My pain in the neck is usually followed by a long poem. So should I cherish it? I wonder.

I suppose the utterance of the kavi-bhakta [devotee of the poet] must be taken as uchchwās [exuberance] – as a serious proposition it is too Himalayan even to look at. But why is he so moderate, after all? He could just as well have said, all the seers, all the poets, all the prophets of this world and all worlds put together cannot equal in wisdom any one letter of any one syllable in any one line of any one poem of Tagore; that would have been some rhetoric and some affirmation too!

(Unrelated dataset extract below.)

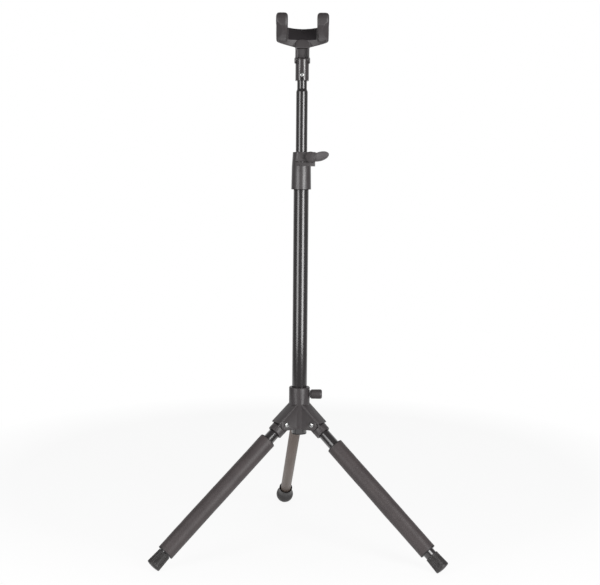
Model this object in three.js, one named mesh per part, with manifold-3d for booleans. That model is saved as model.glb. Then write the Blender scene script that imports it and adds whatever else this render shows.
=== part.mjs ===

Of course the poet’s value lies in his poetic and not in his prophetic power. If he is a prophet also, the worth of his prophesy lies in its own value, this poetic merit does not add to that in the least, only to its expression.

 

1 Bichitra: a Bengali magazine edited by Sri Upendra Nath Gangopadhyay. All eminent writers of Bengal used to contribute to this magazine, including Sarat Chandra Chatterji, Rabindranath Tagore and others.